Monthly Archives: April 2018

Tamar Yoseloff and Folio results May 8th.

The May meeting presents the results of our own Folio competition  with a reading by the judge, Tamar Yoseloff.  Please note that the May meeting will be one week earlier than usual, on Tuesday May 8th, (which is the second Tuesday of the month) – 7:45 for an 8pm start, at the usual place, upstairs at the Vittle & Swig on Camden Road. It would be great to see as many members as possible so that those whose poems have been selected can read them at the meeting. After the folio announcements and adjudication report, there will be a  reading of Tamar’s own work.
Tamar Yoseloff
Tamar Yoseloff was born in the US in 1965. Since moving to London in 1987, she has been the organiser of the Terrible Beauty reading series at the Troubadour Coffee House,  Editor of Poetry London magazine, and from 2000 to 2007, has been Programme Coordinator for The Poetry School. She currently works as a freelance tutor in creative writing.

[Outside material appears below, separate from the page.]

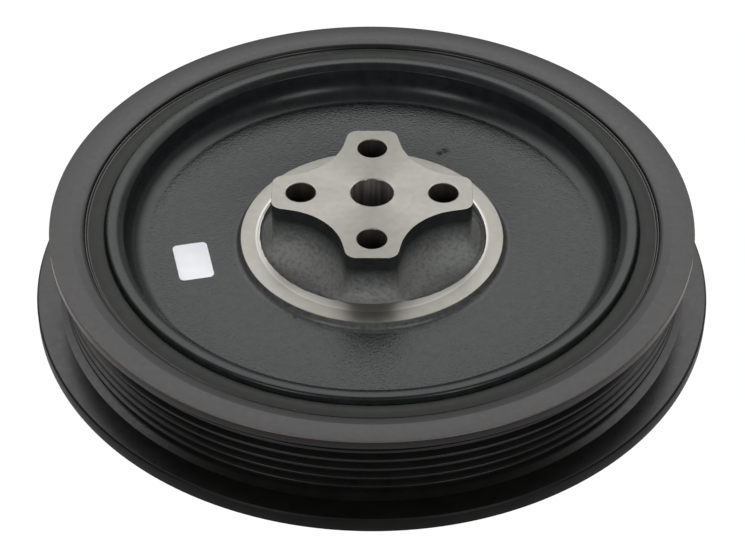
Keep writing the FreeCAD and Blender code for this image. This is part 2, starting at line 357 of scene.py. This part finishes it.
def relief_start(way):
    """Where the turned cone begins along a ray. It reaches further in at the front than at the sides."""
    return RELIEF_START - (RELIEF_START - RELIEF_RADIUS) * towards_front(way)


def relief_height(radius):
    """Height of the shallow cone that is turned round the boss."""
    slope = RELIEF_DROP / (FACE_BORE - RELIEF_RADIUS)
    return RELIEF_EDGE - RELIEF_DROP + (radius - RELIEF_RADIUS) * slope


def ring_of(shape, points):
    """One closed row of vertices from points (x, y, z) in millimetres."""
    return [shape.verts.new((x * MM, y * MM, z * MM)) for x, y, z in points]


def band(shape, first, second, finish):
    """Joins two closed rows of the same count. The finish is one for all faces, or a list."""
    count = len(first)
    finishes = finish if isinstance(finish, list) else [finish] * count
    for index in range(count):
        after = (index + 1) % count
        face = shape.faces.new((first[index], first[after], second[after], second[index]))
        face.material_index = finishes[index]


def next_row(shape, last, points, finish):
    """Adds one closed row of vertices and joins it to the last one."""
    row = ring_of(shape, points)
    band(shape, last, row, finish)
    return row


def level_circle(radius, height, count=RAYS, centre=(0.0, 0.0)):
    """Points of a level circle."""
    points = []
    for index in range(count):
        angle = 2 * math.pi * index / count
        points.append((centre[0] + radius * math.cos(angle), centre[1] + radius * math.sin(angle), height))
    return points


def fill_between(shape, rows, finish):
    """Fills the flat face between an outer row of vertices and the rows round its holes."""
    edges = []
    for row in rows:
        edges += [shape.edges.get((row[index - 1], row[index])) for index in range(len(row))]
    made = bmesh.ops.triangle_fill(shape, edges=edges, use_beauty=True, use_dissolve=False)
    for face in made["geom"]:
        if isinstance(face, bmesh.types.BMFace):
            face.material_index = finish


def cut_hole(shape, radius, centre):
    """The wall of one hole with bevelled mouths. Gives back its rows on the pad and the rear face."""
    mouth = radius + HOLE_BEVEL
    flat = 0.12
    rounding = HOLE_BEVEL * 0.3
    pad_row = ring_of(shape, level_circle(mouth + flat, PAD_TOP, HOLE_STEPS, centre))
    last = pad_row
    for reach, height, finish in (
        (mouth, PAD_TOP, TURNED),
        (radius + rounding, PAD_TOP - rounding, TURNED),
        (radius, PAD_TOP - HOLE_BEVEL, TURNED),
        (radius, PAD_TOP - HOLE_BEVEL - flat, DRILLED),
        (radius, REAR_FACE + HOLE_BEVEL + flat, DRILLED),
        (radius, REAR_FACE + HOLE_BEVEL, TURNED),
        (mouth, REAR_FACE, TURNED),
        (mouth + flat, REAR_FACE, TURNED),
    ):
        last = next_row(shape, last, level_circle(reach, height, HOLE_STEPS, centre), finish)
    return pad_row, last


def pad_edge_rows(shape, edge):
    """The slightly rounded edge of the pad. Gives back its first and its last row."""
    normals = []
    for index in range(RAYS):
        along = (edge[(index + 1) % RAYS] - edge[index - 1]).normalized()
        normals.append(Vector((along.y, -along.x)))
    rows = []
    for inset, drop in PAD_EDGE:
        points = [point - normal * inset for point, normal in zip(edge, normals)]
        rows.append(ring_of(shape, [point.to_tuple() + (PAD_TOP - drop,) for point in points]))
    for index in range(1, len(rows)):
        band(shape, rows[index - 1], rows[index], TURNED if index < PAD_EDGE_TURNED else CAST)
    return rows[0], rows[-1]


def boss_rows(shape):
    """The boss wall, the cast floor and the turned cone. Gives back the first and the last row."""
    outline = boss_outline()
    near = near_finder(outline)
    edge = along_rays(outline, RAYS)
    pad_row, last = pad_edge_rows(shape, edge)
    for above in (8.0, 4.0, 0.0):
        height = RECESS_FLOOR + FOOT_ROUND + above
        last = next_row(shape, last, [point.to_tuple() + (height,) for point in edge], CAST)
    for step in range(1, FLOOR_STEPS + 1):
        share = 0.5 - 0.5 * math.cos(math.pi * step / FLOOR_STEPS)
        points = []
        for start in edge:
            way = start.normalized()
            point = start.lerp(way * relief_start(way), share)
            points.append(point.to_tuple() + (cast_height(near, point),))
        last = next_row(shape, last, points, CAST)
    for step in range(CONE_STEPS + 1):
        points = []
        finishes = []
        for start in edge:
            way = start.normalized()
            begin = relief_start(way)
            radius = begin + 0.02 + (FACE_BORE - begin) * step / CONE_STEPS
            point = way * radius
            cast = cast_height(near, point)
            cone = relief_height(radius)
            points.append(point.to_tuple() + (min(cast, cone),))
            finishes.append(TURNED if step and cast > cone else CAST)
        last = next_row(shape, last, points, finishes)
    return pad_row, last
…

Her first pamphlet collection (Fun House, Slow Dancer Press, 1994) was followed by her first full collection, Sweetheart (Slow Dancer Press, 1998), which was a Poetry Book Society Special Commendation and the winner of the Aldeburgh Festival Prize. Her recent limited edition,  Formerly, with photographs by Vici MacDonald (the first publication from a new imprint, Hercules Editions) was published in 2012 and was shortlisted for the prestigious Ted Hughes Award in New Poetry.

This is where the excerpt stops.